> GOAL
Beginning with the first line of the data below, extract each line up to and including the one containing "wasm.setup();". Copy them exactly and add nothing.

> LISTING

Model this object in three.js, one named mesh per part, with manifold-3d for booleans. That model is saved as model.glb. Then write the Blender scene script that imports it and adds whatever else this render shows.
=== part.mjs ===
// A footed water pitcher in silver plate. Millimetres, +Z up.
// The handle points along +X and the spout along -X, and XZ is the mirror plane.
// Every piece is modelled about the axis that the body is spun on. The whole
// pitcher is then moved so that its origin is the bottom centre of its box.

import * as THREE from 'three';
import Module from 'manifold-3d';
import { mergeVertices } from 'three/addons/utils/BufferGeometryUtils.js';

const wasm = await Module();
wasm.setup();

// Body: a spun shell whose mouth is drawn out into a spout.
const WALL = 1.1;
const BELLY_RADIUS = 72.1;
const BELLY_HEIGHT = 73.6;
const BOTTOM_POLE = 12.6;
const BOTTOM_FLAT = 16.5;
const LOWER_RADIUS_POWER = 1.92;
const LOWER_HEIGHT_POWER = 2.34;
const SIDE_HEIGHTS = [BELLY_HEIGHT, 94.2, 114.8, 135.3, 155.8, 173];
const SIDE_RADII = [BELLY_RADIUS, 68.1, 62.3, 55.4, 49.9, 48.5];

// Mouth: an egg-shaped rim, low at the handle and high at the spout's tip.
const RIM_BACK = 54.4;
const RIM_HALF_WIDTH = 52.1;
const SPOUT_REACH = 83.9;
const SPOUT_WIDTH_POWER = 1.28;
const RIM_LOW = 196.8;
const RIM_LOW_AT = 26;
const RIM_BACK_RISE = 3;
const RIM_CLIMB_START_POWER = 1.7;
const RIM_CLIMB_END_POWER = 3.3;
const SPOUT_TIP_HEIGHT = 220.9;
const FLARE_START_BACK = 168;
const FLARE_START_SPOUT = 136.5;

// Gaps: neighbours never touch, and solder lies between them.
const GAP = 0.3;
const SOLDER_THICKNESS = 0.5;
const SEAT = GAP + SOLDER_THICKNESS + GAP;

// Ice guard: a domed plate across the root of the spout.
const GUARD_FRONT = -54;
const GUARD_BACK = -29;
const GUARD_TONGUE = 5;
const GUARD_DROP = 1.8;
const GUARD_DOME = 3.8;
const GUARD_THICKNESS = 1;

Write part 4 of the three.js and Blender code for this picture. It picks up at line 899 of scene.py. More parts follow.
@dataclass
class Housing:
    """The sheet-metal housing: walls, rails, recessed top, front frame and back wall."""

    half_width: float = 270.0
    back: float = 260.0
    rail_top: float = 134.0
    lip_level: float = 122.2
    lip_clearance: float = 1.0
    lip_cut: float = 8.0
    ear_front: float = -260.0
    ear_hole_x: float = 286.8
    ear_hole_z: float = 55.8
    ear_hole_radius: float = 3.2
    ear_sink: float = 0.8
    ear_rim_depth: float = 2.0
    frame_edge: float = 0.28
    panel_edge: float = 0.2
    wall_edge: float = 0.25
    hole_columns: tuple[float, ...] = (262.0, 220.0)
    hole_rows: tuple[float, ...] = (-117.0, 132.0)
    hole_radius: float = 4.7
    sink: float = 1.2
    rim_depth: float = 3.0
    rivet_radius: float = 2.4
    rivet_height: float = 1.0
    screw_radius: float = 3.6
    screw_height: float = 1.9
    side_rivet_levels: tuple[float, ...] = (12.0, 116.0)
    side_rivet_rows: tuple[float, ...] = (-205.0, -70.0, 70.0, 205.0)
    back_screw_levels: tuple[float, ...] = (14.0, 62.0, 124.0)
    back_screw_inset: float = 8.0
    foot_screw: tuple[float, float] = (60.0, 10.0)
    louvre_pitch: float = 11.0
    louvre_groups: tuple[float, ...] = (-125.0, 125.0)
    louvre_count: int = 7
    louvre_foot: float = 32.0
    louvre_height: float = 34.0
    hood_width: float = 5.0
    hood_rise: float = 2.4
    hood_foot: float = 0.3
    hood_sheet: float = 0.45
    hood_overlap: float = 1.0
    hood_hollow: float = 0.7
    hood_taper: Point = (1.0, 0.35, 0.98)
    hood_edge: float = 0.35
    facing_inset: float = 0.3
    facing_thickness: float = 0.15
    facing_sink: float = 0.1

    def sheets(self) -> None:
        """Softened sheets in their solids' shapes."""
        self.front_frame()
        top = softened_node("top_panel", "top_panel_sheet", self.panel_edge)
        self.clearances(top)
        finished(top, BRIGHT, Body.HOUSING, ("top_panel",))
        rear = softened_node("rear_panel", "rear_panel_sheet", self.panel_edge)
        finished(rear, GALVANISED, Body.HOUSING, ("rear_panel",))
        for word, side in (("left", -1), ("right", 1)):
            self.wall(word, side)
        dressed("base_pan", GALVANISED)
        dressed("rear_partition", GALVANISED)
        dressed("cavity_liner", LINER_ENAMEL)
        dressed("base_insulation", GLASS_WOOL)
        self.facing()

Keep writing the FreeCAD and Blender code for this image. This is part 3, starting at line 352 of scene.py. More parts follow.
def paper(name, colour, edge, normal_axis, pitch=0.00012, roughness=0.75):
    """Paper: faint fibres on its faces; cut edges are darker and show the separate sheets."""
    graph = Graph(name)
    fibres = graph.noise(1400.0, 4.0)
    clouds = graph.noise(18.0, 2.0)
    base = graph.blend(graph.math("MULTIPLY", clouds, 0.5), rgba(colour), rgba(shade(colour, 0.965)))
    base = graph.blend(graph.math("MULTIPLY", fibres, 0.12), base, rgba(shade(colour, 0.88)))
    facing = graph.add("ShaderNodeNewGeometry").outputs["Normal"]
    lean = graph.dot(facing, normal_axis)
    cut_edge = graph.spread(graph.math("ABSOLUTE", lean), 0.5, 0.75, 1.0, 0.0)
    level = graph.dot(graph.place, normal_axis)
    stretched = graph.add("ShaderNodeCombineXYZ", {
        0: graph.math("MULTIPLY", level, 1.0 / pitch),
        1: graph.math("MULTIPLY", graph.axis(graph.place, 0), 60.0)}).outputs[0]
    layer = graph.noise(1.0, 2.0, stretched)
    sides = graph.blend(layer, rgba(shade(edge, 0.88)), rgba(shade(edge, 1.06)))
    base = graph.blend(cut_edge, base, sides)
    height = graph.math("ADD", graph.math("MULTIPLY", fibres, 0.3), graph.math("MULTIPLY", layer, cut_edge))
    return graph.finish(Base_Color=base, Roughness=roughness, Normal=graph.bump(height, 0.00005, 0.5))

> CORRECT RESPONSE
Model this object in three.js, one named mesh per part, with manifold-3d for booleans. That model is saved as model.glb. Then write the Blender scene script that imports it and adds whatever else this render shows.
=== part.mjs ===
// A footed water pitcher in silver plate. Millimetres, +Z up.
// The handle points along +X and the spout along -X, and XZ is the mirror plane.
// Every piece is modelled about the axis that the body is spun on. The whole
// pitcher is then moved so that its origin is the bottom centre of its box.

import * as THREE from 'three';
import Module from 'manifold-3d';
import { mergeVertices } from 'three/addons/utils/BufferGeometryUtils.js';

const wasm = await Module();
wasm.setup();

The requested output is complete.